> **Recorded data**:
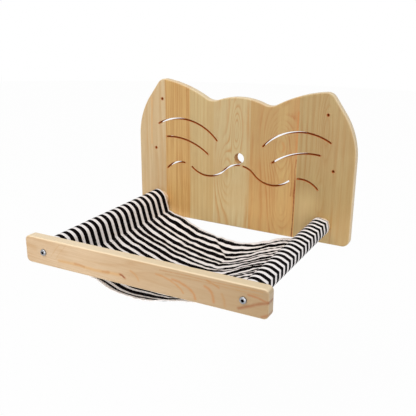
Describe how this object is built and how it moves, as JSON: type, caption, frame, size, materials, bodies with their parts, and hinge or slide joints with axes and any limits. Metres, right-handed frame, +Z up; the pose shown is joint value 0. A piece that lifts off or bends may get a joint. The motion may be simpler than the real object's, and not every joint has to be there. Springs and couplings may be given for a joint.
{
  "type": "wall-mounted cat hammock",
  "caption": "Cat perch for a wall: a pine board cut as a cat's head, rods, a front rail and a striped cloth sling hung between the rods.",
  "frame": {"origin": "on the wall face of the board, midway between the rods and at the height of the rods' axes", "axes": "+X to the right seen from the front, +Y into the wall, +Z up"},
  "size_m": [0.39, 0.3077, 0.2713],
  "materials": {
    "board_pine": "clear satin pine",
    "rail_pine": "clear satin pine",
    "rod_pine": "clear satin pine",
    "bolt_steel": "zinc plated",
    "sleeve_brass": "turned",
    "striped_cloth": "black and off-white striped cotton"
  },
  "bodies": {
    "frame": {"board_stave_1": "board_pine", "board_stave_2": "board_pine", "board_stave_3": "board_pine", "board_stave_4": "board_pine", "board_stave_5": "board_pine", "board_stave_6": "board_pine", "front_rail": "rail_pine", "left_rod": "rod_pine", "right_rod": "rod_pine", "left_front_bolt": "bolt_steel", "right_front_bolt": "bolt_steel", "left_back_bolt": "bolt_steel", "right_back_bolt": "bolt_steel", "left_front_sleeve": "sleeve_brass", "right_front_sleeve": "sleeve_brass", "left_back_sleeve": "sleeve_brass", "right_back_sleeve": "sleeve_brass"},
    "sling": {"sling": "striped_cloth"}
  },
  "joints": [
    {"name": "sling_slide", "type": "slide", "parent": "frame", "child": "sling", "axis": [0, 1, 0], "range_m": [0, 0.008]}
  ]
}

---

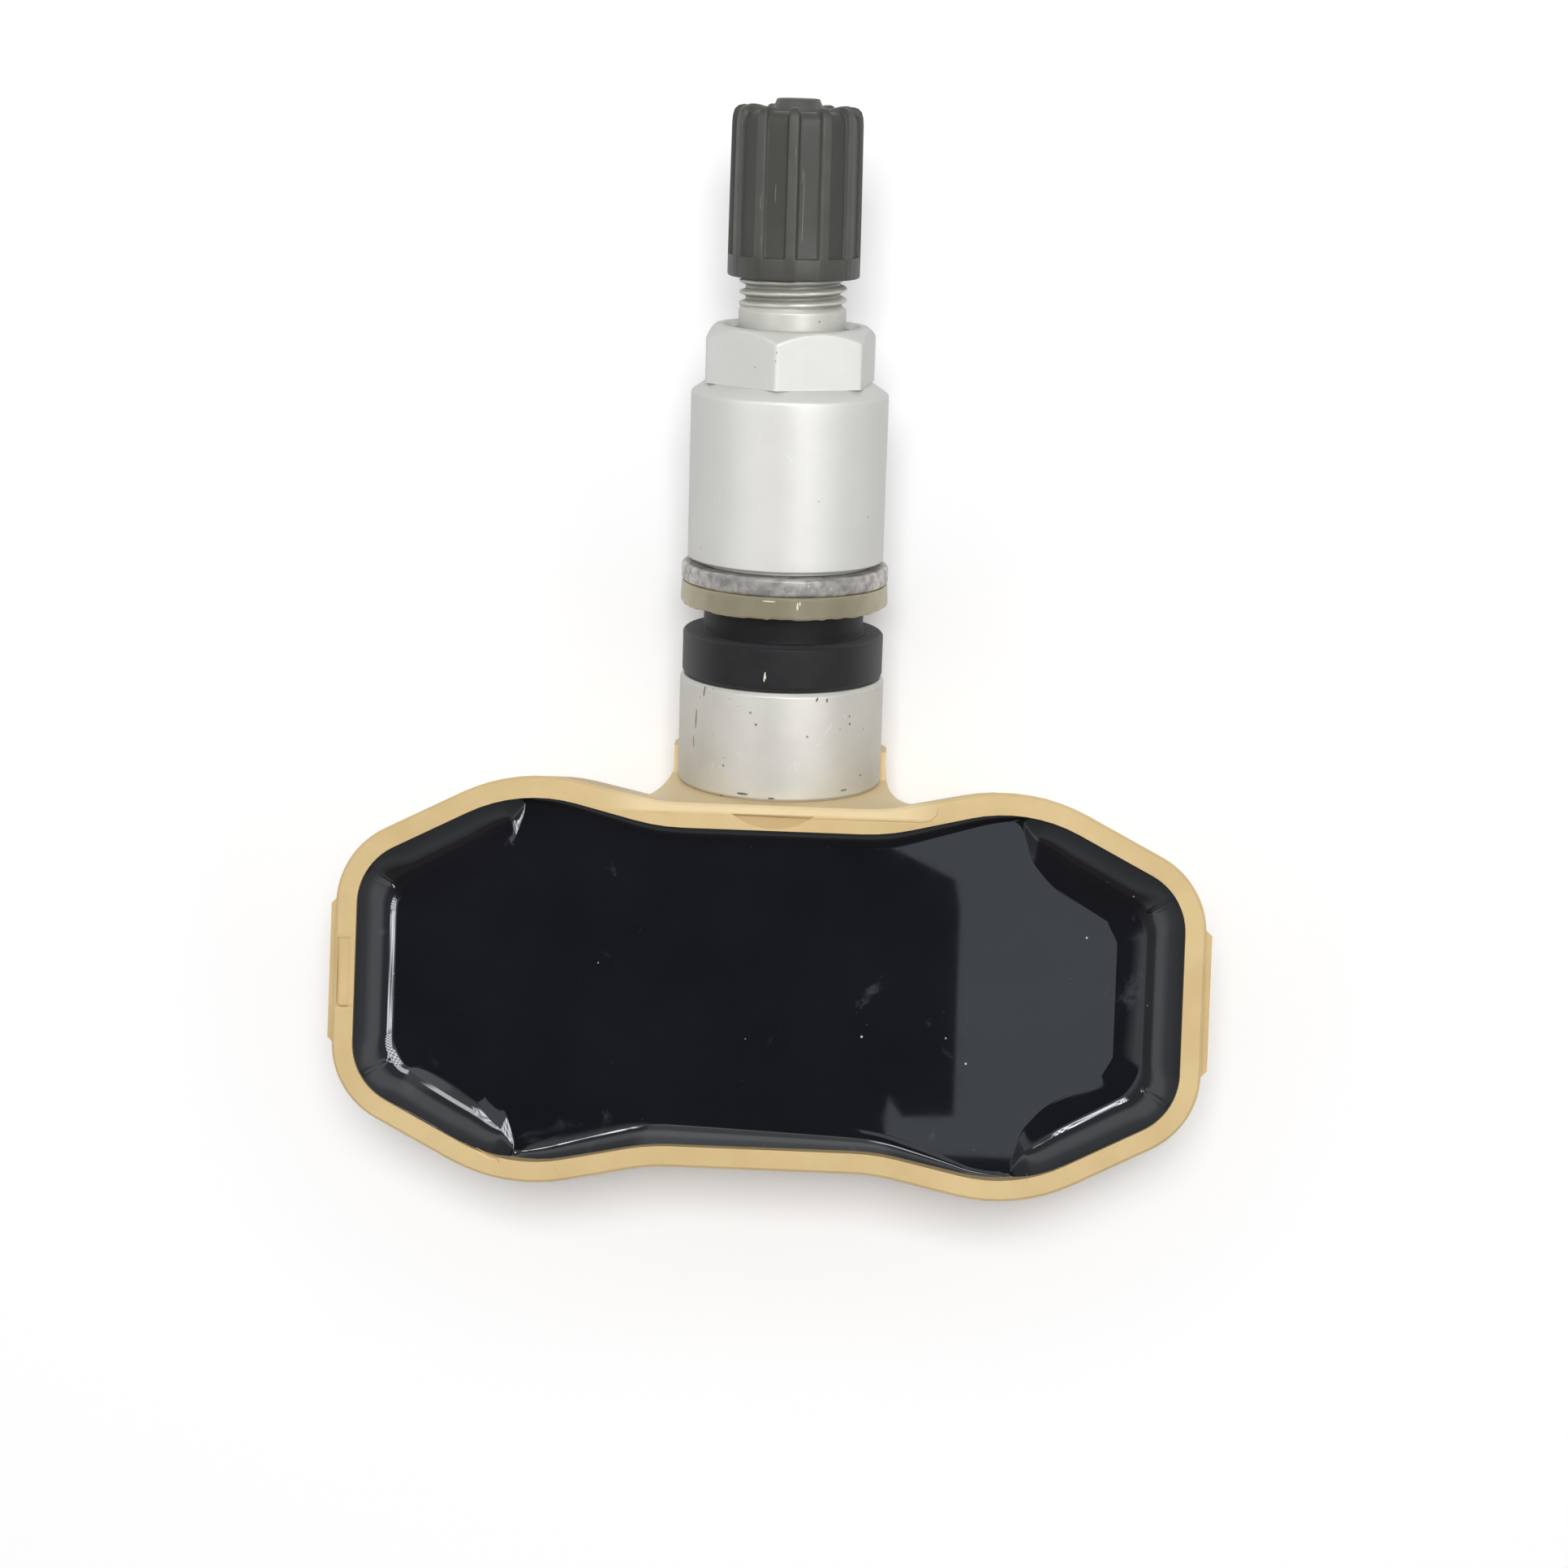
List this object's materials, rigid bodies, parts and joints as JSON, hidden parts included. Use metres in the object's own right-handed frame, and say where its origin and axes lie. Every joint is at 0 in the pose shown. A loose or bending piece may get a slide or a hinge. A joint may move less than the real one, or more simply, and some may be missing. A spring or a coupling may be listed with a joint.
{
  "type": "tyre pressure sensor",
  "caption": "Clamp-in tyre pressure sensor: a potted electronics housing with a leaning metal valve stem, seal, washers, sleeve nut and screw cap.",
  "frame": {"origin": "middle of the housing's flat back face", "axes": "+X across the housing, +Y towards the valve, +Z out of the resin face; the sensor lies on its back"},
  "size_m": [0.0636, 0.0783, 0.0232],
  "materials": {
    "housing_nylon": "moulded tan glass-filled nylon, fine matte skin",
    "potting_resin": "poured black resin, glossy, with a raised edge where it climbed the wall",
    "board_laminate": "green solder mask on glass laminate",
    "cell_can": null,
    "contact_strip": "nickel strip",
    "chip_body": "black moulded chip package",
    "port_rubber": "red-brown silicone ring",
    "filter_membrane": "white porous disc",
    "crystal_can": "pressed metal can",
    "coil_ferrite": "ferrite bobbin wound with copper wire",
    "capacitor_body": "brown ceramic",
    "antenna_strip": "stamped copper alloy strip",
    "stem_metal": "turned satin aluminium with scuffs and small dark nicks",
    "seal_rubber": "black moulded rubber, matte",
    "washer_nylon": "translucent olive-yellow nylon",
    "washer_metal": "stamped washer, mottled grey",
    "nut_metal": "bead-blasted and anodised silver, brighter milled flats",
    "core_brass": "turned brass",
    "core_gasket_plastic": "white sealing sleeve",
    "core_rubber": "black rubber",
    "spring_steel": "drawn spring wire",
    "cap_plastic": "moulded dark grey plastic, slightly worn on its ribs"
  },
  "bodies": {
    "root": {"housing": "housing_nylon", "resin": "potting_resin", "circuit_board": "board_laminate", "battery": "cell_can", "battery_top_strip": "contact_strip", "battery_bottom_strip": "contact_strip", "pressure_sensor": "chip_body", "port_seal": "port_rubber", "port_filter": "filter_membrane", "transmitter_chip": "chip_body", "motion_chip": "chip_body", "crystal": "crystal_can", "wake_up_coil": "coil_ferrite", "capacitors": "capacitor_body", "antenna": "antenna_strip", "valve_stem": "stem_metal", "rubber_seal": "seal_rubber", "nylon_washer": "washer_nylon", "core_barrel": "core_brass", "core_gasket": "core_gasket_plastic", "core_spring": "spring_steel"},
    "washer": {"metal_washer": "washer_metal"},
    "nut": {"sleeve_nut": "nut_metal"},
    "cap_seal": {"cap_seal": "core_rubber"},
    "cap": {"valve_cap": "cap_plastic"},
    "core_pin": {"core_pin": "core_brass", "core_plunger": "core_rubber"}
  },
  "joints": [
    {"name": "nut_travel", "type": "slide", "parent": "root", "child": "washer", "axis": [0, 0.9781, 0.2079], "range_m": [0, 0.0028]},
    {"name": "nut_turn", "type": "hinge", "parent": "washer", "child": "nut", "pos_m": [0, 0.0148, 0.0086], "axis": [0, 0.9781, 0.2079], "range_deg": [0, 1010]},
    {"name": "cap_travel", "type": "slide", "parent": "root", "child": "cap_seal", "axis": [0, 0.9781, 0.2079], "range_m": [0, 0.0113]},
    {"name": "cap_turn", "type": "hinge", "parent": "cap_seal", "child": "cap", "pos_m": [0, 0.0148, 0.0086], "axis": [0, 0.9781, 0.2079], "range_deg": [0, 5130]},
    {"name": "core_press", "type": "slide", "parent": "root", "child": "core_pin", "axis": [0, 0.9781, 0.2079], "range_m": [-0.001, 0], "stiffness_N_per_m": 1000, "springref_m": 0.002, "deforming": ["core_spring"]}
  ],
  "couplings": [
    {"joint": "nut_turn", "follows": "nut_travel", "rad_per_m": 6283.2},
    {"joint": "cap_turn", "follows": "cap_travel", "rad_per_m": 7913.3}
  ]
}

> **What you need to do**: Select the lines in this material that hold the word "where", leaving none out.

> **Exercise answer**:
List this object's materials, rigid bodies, parts and joints as JSON, hidden parts included. Use metres in the object's own right-handed frame, and say where its origin and axes lie. Every joint is at 0 in the pose shown. A loose or bending piece may get a slide or a hinge. A joint may move less than the real one, or more simply, and some may be missing. A spring or a coupling may be listed with a joint.
    "potting_resin": "poured black resin, glossy, with a raised edge where it climbed the wall",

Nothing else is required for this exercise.